Tout au long de sa vie, Iyad Ag Ghaly s’est vu offrir des postes à dimension nationale ou internationale en s’appuyant sur certaines complicités de circonstance. Sa tribu ne l’a en revanche jamais reconnu. Il n’a jamais été désigné pour représenter ses frères. Ses deux candidatures rejetées aux postes de chef du MNLA (Mouvement National pour la Libération de l’Azawad) et d’Amenokal ainsi que la perte de soutien de son propre camp, le MPA (Mouvement Populaire de l’Azawad), après les accords de paix de 92 ont démontré son incapacité à fédérer les siens. Il ne possède aucune légitimité ni aucun soutien nécessaire pour occuper un poste à haute responsabilité dans sa région.

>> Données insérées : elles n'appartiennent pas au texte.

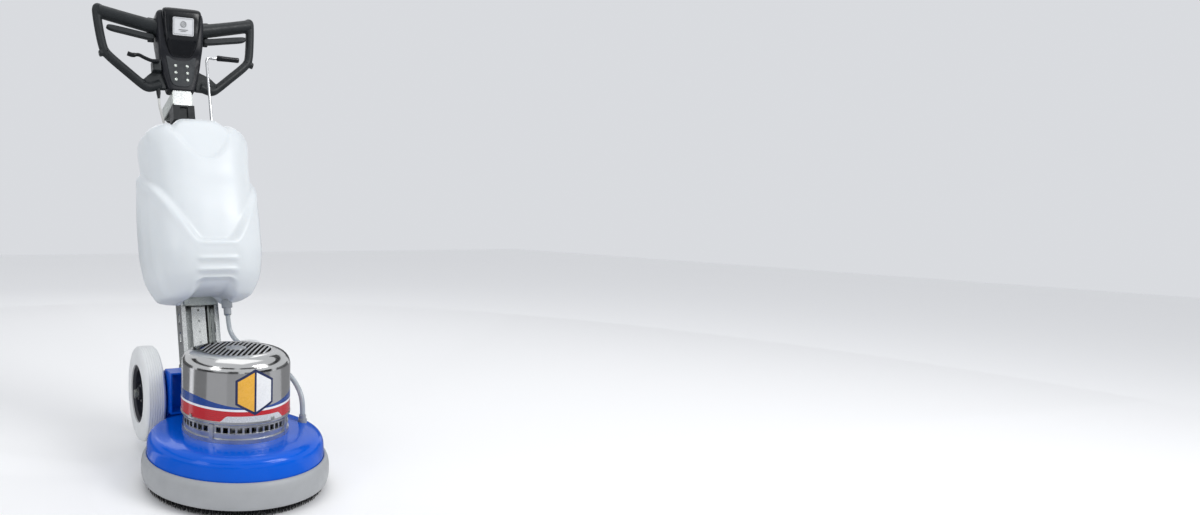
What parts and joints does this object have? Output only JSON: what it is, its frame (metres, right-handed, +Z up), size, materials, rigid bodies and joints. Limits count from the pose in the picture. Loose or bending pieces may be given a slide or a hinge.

A l’heure où certaines voix croient intelligent de suggérer la réhabilitation du criminel en déroute, il ne faut pas omettre que la guerre et la destruction de notre Mali ont été, jusqu’au 14 février 2018, le recours systématique d’Iyad Ag Ghaly pour s’imposer sur la scène politique nationale. Les accords de paix et de réconciliation et le projet de loi d’entente nationale ne doivent pas disculper les pires protagonistes de la terreur. Outre la perte de ses proches lieutenants et les défections qui ont suivies, les raisons de sa déchéance se trouvent dans l’essence même de son histoire. Obsédé de revanche et imprégné de violence, il n’a cessé, au cours de sa vie, de diviser ses frères et sœurs pour satisfaire uniquement son intérêt personnel et une soif de vengeance qui l’obsède depuis son plus jeune âge. Sans ses soutiens étrangers, il ne serait rien. A l’heure où ces derniers semblent l’abandonner, Iyad Ag Ghaly se retrouve esseulé et n’a plus aucune tribune pour faire entendre ses revendications. Le Mali a éradiqué les mauvaises plantes pour se reconstruire sur le terreau fertile de la paix.